The Group characterizes the FY25 operating environment as “challenging,” amid global economic uncertainty, geopolitical tensions, supply chain disruptions, currency volatility, and rising costs in Malaysia and China (including statutory minimum wages). Direct exports to the U.S. remain low, though indirect impacts via customer re-exporting are possible. Competitive pricing pressures force continued margin compression. The Group is investing in automation and process efficiency, focusing on cost controls, product quality, and delivery reliability.

Exceptional Items and Related Party Transactions

  • Significant reduction in other operating expenses was mainly due to a decrease in loss allowance on trade receivables.
  • Related-party transactions for FY25 included \$1.04m in commission expenses with associates, slightly up from \$0.91m in FY24.
  • No unusual fund flows, asset revaluations, errors, or inconsistencies were disclosed.
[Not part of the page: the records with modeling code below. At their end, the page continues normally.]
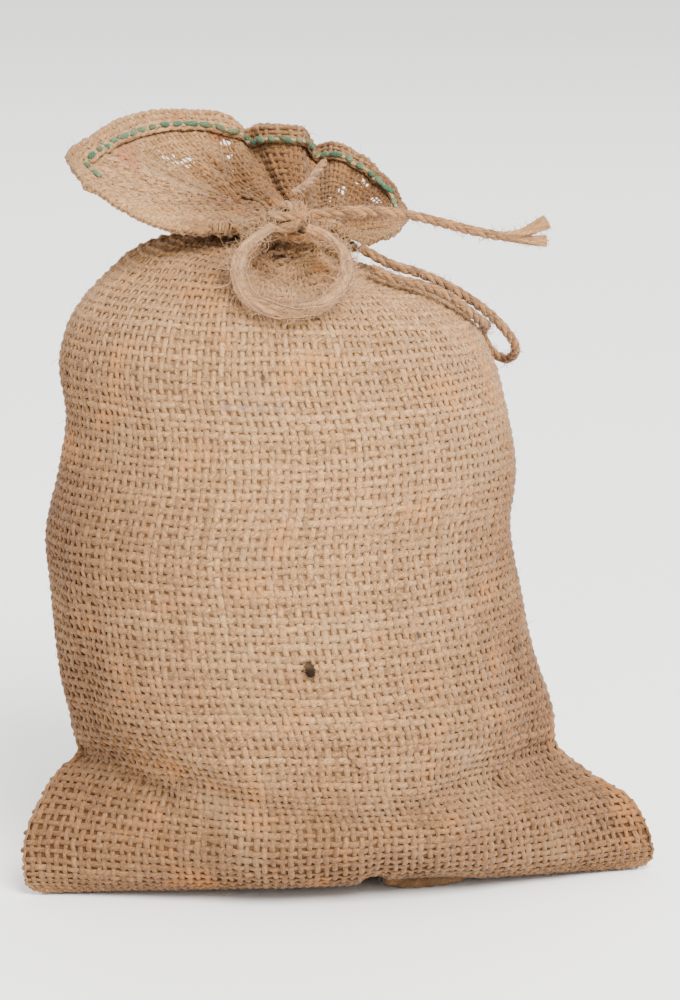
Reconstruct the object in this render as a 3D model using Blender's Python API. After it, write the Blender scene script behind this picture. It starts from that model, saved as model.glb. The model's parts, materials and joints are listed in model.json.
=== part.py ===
"""A small filled hessian sack, 20 x 30 cm when flat, tied at the neck with jute twine.

The sack stands on its sewn bottom. Its front faces -Y and +Z is up. The origin is on the floor,
under the middle of the sack. Lengths are in millimetres in the tables below and are turned to
metres by MM when a mesh or a curve is made.
"""

from collections import namedtuple
import math

import bmesh
import bpy
import numpy as np
from mathutils import Vector

MM = 0.001

MOUTH_WALL = 1.7          # thickness of the cloth wall above the tie
TWINE = 3.2               # diameter of the tie
LOOSE_TWINE = 5.6         # diameter where the front loop has come untwisted
GAP = 0.3                 # clearance between pieces that touch

COLUMNS = 68              # points round the cloth, an even number
RING_STEP = 6.6           # distance between the rings of the body
MOUTH_RINGS = 7           # rings from the tie to the rim
THROAT = 0.16             # how far up the mouth the inside starts, as a share
GATHERS = 17              # pleats that the tie draws in
GATHER_DEPTH = 0.9        # how deep the pleats are at the tie
GATHER_RINGS = 6          # rings below the tie over which the pleats fade out
MOUTH_BEND = (0.55, 0.55, 0.28)   # where the mouth's arcs turn up, as shares of their run

OUTLINE_SAMPLES = 400     # points that one half of an outline is measured with
ROUTE_SAMPLES = 40        # points for each point of a route, to measure along it
WRAP_POINTS = 44          # points of the turn of twine round the neck
TWINE_STEP = 1.6          # distance between the points of a run of twine, in diameters

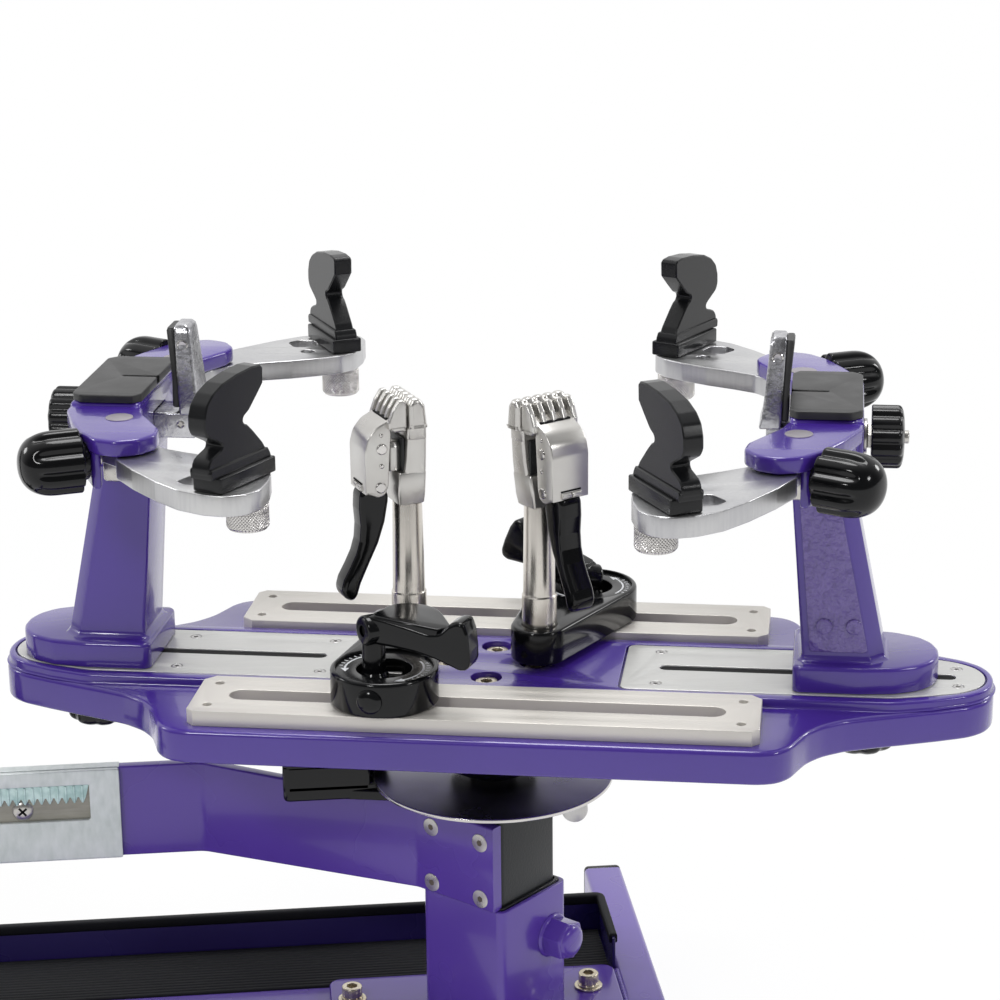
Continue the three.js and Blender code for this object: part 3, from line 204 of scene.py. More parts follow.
def standing(outline, low, high, *more, **named):
    # a plate whose outline lies in the XZ plane, from one Y to another
    points, faces, flat = slab(outline, low, high, *more, **named)
    return points[:, [0, 2, 1]], faces, flat


def lengthwise(outline, low, high, *more, **named):
    # a plate whose outline lies in the YZ plane, from one X to another
    points, faces, flat = slab(outline, low, high, *more, **named)
    return points[:, [2, 0, 1]], faces, flat


def block(lowX, lowY, lowZ, highX, highY, highZ, edge=0.8, corner=None):
    return slab(rectangle(lowX, lowY, highX, highY, edge if corner is None else corner), lowZ, highZ, edge)


def ringStack(rings):
    # rings skinned, with a flat face on both ends
    lids = [(r, *cap([r[:, :2]], 0)[1:]) for r in (rings[0], rings[-1])]
    return join([skin(rings), *lids])


def sections(rows, corner=1.4):
    # a stack of rectangles, each given by its low X, high X, half width and height
    return ringStack([level(rectangle(a, -w, b, w, corner), z) for a, b, w, z in rows])


def spun(r, t, z):
    # a point at angle t goes round the Z axis at radius r(height, angle)
    return skin(np.stack([r * np.cos(t), r * np.sin(t), np.broadcast_to(np.asarray(z)[:, None], r.shape)],
                         -1))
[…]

Events Affecting the Business

  • No major natural disasters, legal disputes, or asset sales were reported.
  • Foreign exchange volatility remains a key risk, especially with most sales denominated in USD, while costs are not fully matched in USD.
  • No share buybacks, placements, or dilution occurred during FY25.

Outlook and Chairman’s Statement

While the report does not include a separate Chairman’s Statement, the Board’s tone in the management commentary is cautious:

“The Group operated in a challenging environment in FY25, shaped by global economic uncertainty, fluctuating demand, and sustained cost pressures. Overall market sentiment remained cautious amid geopolitical tensions, supply chain disruptions, and currency volatility… Looking ahead, the operating environment is expected to remain challenging. The Group remains vigilant in monitoring global developments and will continue to work closely with customers and partners to provide flexible manufacturing solutions and support sustainable long-term growth.”

Conclusion & Recommendation

Overall, PNE Industries Ltd’s financial performance for FY25 is neutral to weak: Revenue growth is overshadowed by significant margin compression and profit decline. The Group maintains a strong balance sheet and continues its dividend payout, but the challenging macro and competitive environment is expected to persist. Currency volatility and rising costs remain key risks.

Investor Recommendations

  • If you are currently holding the stock: Consider maintaining your position if you value dividend stability and the Group’s conservative financial structure. However, monitor for further margin compression or adverse macro developments. Reassess if profit declines continue or if competitive pressures intensify.
  • If you are not currently holding the stock: Exercise caution before initiating a position. Wait for signs of margin recovery or improved operational leverage before investing, unless you are targeting stable dividend income and can accept ongoing margin risk in a volatile global environment.

Disclaimer: This analysis is based solely on the data and commentary provided in the FY25 financial report of PNE Industries Ltd. It does not constitute investment advice. Investors should consider their own financial circumstances and conduct further due diligence before making investment decisions.